The city is also a familiar environment for readers, which means Peel isn't tasked with as much worldbuilding or descriptive exposition, and Earth's status as a rim world entails that no one can manifest much magic for good or for ill. Suddenly our child sorcerers are cut off from the bulk of their powers, forcing them to rely more on their wits to defeat their latest enemies.
All of those strengths are more or less baked into the premise of this tale, but the execution is great, too. There are betrayals and other twists, including a redemption arc for Score's dad that doesn't ignore or forgive his earlier actions, and the hokey puzzles are thankfully at a minimum.

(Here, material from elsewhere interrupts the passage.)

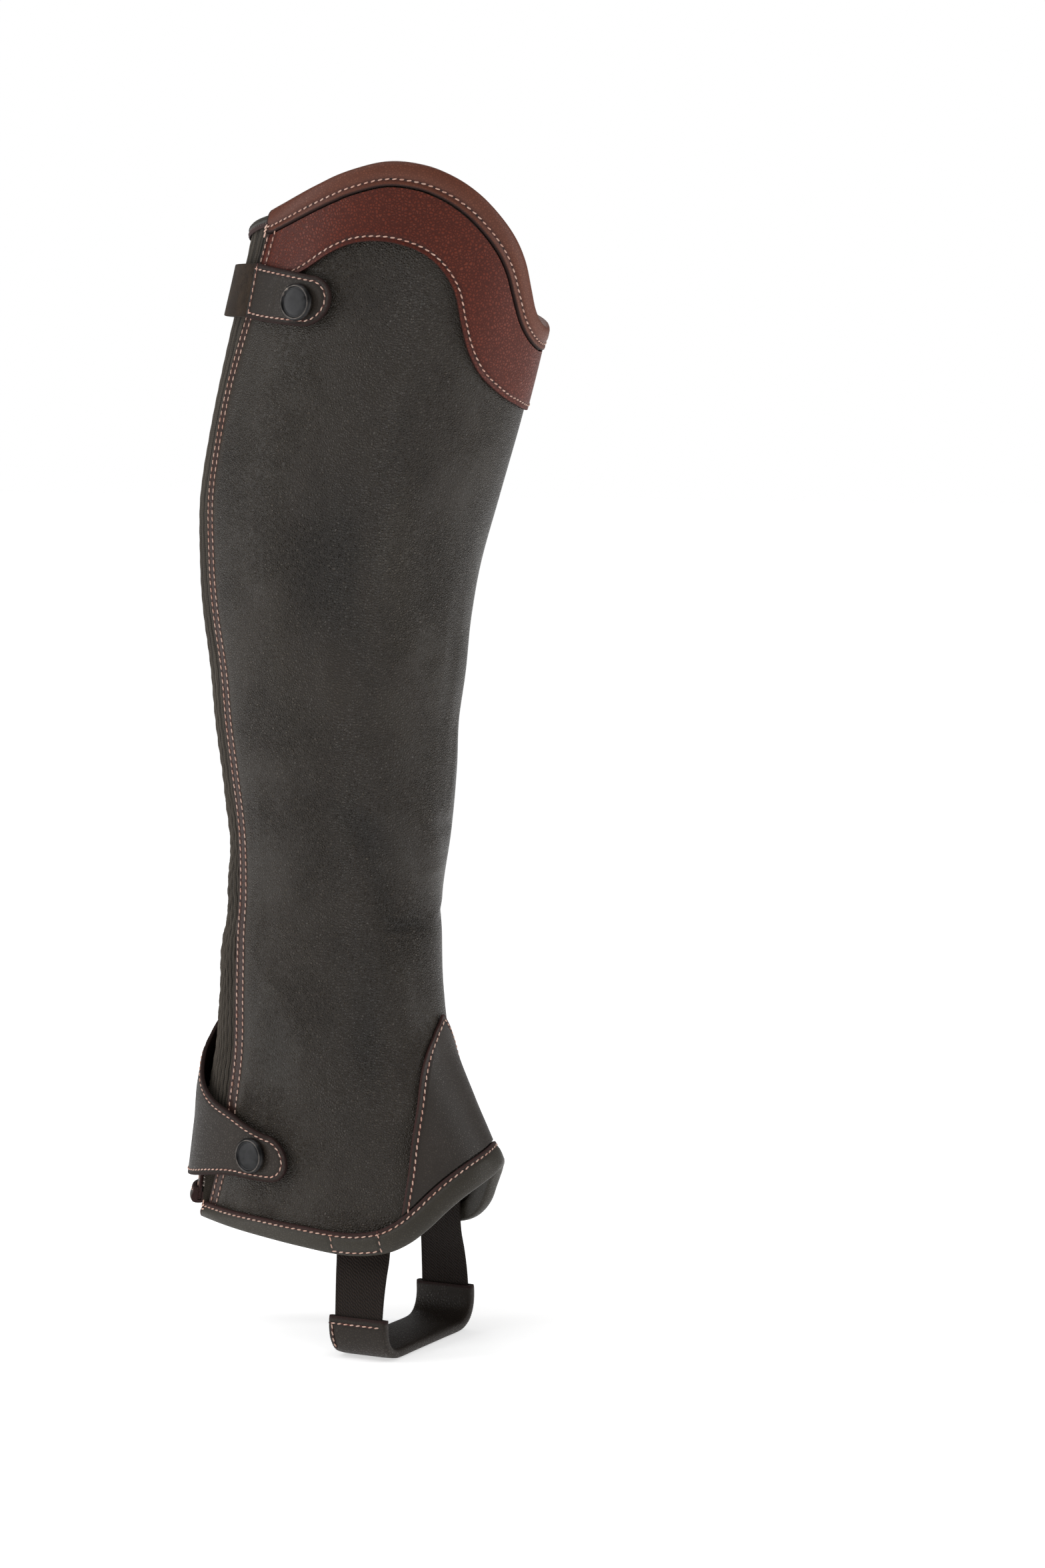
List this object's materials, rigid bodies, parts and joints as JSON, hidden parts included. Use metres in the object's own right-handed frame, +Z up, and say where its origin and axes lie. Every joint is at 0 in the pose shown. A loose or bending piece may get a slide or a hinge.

The characters are continuing to develop nicely, and while the romantic attraction between Score and Helaine is still unacknowledged by either, their relationship grows a lot closer through their ordeal here, which includes a moment when they have to pretend to kiss in order to evade capture. What a gift for the shippers out there! And although the story closes on yet another cliffhanger, at least this time it's a climactic result that has built up over the course of the preceding events, rather than coming out of nowhere at the last minute.
My biggest critique is how this novel handles a new character in a wheelchair, whose lifelong disability is framed as a punishment and a trap and is ultimately healed with magic, which didn't bother me as a kid but in hindsight I would call more than a tad problematic. Nevertheless, for a middle-grade title from a quarter-century ago, it holds up pretty well overall. I think this volume is the main reason I look back on the whole series so fondly, and I only wish the rest of them could have matched it in quality.
Back on Earth for the first time since escaping in the first Diadem novel, Score's not really able to enjoy his home planet - he and his friends are on a desperate mission to save his life. Someone on Earth has a necklace that belonged to Score's mother and is using it to drain away his life.
Helaine and Pixel are out of their element on Earth, but they don't let that stop them from doing everything they can to help Score. They met Destiny, a girl with magic powers of her own, and a secret past connected to the Three Who Ruled. Peel starts a new story line with Destiny, and a new idea that evil doesn't always look evil.
As usual, Peel ends on a cliffhanger, leaving you rushing to read the next Diadem book. My chief complaint is that action happens super fast, and in this book you realize the events of the previous four books have taken less than a week, which is just a little too rushed for me. But otherwise, a fun story.